Figure 10 shows the evaluation of the warning and intervention times of the three system variants under distraction.
The warning and intervention times of the adaptive high-end system were rated just right by almost 65% of the test persons. With about 20% less in this category, the non-adaptive system and the adaptive system were evaluated. The test drive of the non-adaptive system under distraction was rated most frequently little too late. Followed by the adaptive system with 30% and 20% for the adaptive high-end system. For all three system variants the ratings in the categories little too early and much too late are negligible compared to the categories just right and little too late. They are at a similar level. In none of the three system variants the warning and intervention times were rated much too early.

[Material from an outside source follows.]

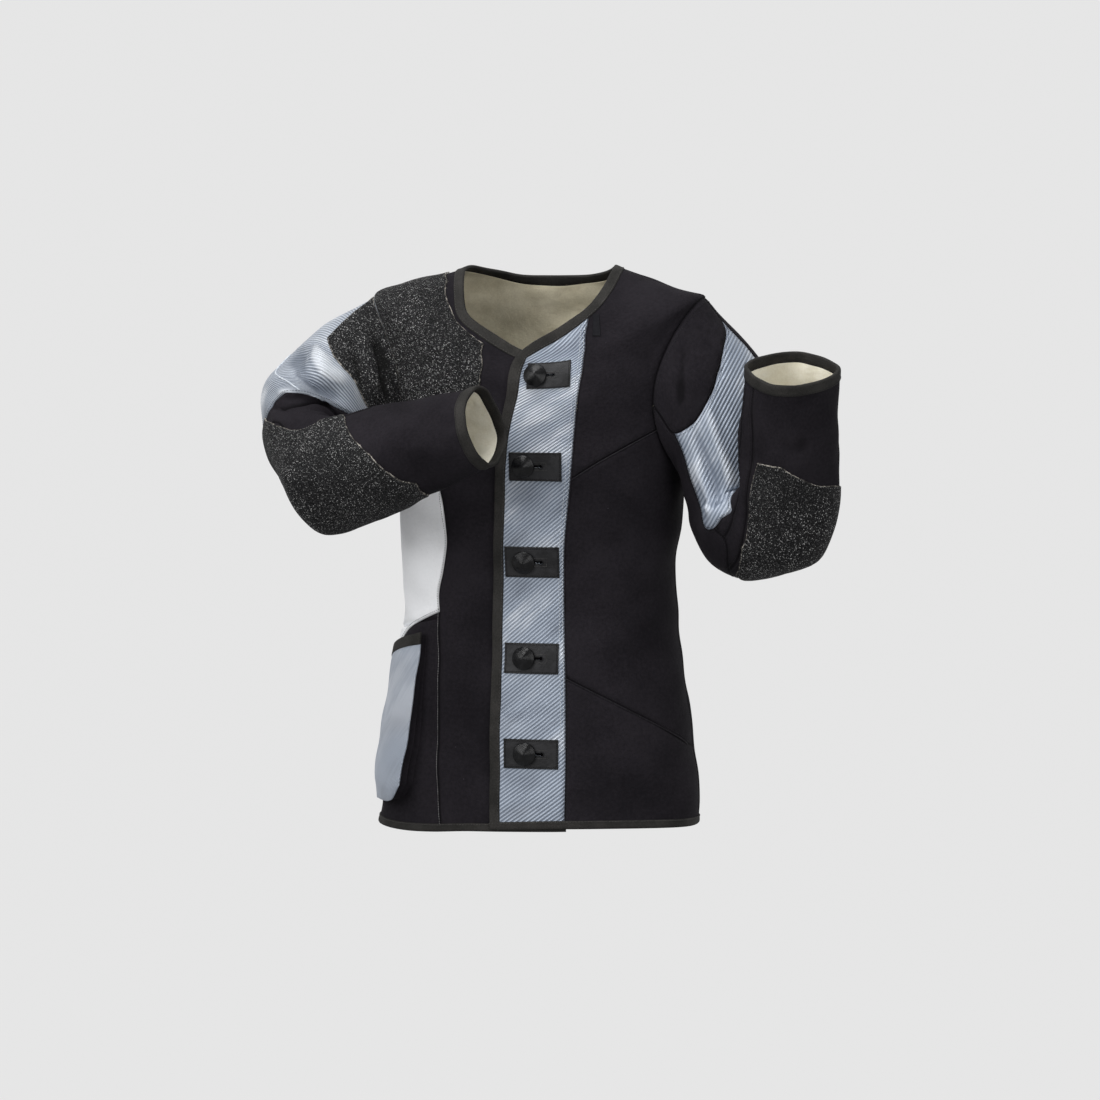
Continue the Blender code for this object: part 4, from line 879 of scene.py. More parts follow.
SILVER = ((0.150, 0.178, 0.230), (0.330, 0.380, 0.460), (0.66, 0.70, 0.76))


def twill(name, lean=0, pitch=0.0037, plane=None, gap=0.62, tones=SILVER):
    """Ribbed satin; its ribs lean by an angle from the cut's cross direction, or lie square to a plane."""
    r = Recipe(name, 0.42, 0.15, Specular_IOR_Level=0.45)
    uv, u, v = r.cut()
    if plane:
        place = r.place()
        across, along = (r.dot(place, direction) for direction in plane)
    else:
        a = math.radians(lean)
        across = v * math.cos(a) - u * math.sin(a)
        along = u * math.cos(a) + v * math.sin(a)
    valley, ripple = seam_shade(r)
    wander = r.cloud(uv, 20, 2) * 0.0014
    rib = r.wave(across + wander, pitch) * 0.5 + 0.5
    groove = 1 - r.step(rib, 0.02, 0.62)
    fine = r.wave(along, 0.0013) * r.step(rib, 0.3, 0.8)
    base, yarn = satin(r, across, along, tones)
    colour = r.blend(groove * gap, base, tones[0], "MULTIPLY")
    colour = r.blend(r.step(rib, 0.80, 1.0) * 0.25, colour, tones[2])
    fold = r.measure("fold")
    colour = r.blend(r.step(fold, -0.0006, -0.0045) * 0.7, colour, tones[0])
    colour = r.blend(r.step(fold, 0.0010, 0.0045) * 0.5, colour, tones[2])
    colour = r.blend(valley * 0.5, colour, (0.10, 0.11, 0.14))
    height = rib * 0.0007 + fine * 0.00004 + yarn * 0.0002 - valley * 0.0004 + ripple * 0.0005
    return r.finish(colour, height, 0.30 + 0.24 * yarn)


def grip(name):
    """Rubber crumb pressed into cloth: dark pebbles of two sizes with bright broken points."""
    r = Recipe(name, 0.8, Specular_IOR_Level=0.2)
    uv, place = r.cut()[0], r.place()
    large, small = r.cells(uv, 1000), r.cells(uv, 800)
    crumb, grit = 1 - r.step(large, 0.12, 0.62), 1 - r.step(small, 0.22, 0.52)
    tint_large, tint_small = (r.colour_part(r.cells(uv, scale, "Color")) for scale in (1000, 800))
    worn = r.step(r.cloud(place, 16, 3, 0.6), 0.30, 0.66)
    dark = r.blend(crumb * 0.6 + grit * 0.4, (0.003, 0.003, 0.0035), (0.040, 0.040, 0.042))
    grey = r.step(tint_large, 0.45, 1.0) * crumb
    colour = r.blend(grey * (0.30 + 0.5 * worn), dark, (0.20, 0.20, 0.205))
    spark = r.step(tint_small, 0.70, 0.97) * grit * (0.45 + 0.55 * worn)
    colour = r.blend(spark, colour, (0.80, 0.80, 0.79))
    colour = r.blend(r.step(r.measure("fold"), -0.0008, -0.0050) * 0.85, colour, (0.003, 0.003, 0.003))
    rim = 1 - r.step(r.measure("rim"), 0.0002, 0.0009)
    frayed = rim * r.step(r.cloud(place, 420, 2, 0.6), 0.50, 0.60)
    colour = r.blend(frayed * 0.7, colour, (0.42, 0.39, 0.34))
    return r.finish(colour, crumb * 0.0008 + grit * 0.0004, 0.86 - 0.3 * grey)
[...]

4.3 Evaluation of the CAN data
The safety aspect of the SDS system was verified by evaluating and comparing the warning and intervention frequency of all three system characteristics under distraction using CAN data.
The following Fig. 11 shows the results. The vertical axis displays the number of warnings and interventions per system characteristics, for each of the the individual warning modalities.
By far the fewest warnings outputs occur within the non-adaptive system variant. Both adaptive variants show four times more warnings and never go beyond the first warning level. After the visual-acoustic warning, all drivers reacted in time and braked themselves. The non-adaptive system triggered the brake pulse twice. The partial deceleration was activated once. Warnings or interventions were not measured in any of the system variants during attentive driving phases, since the subjects decelerated in time.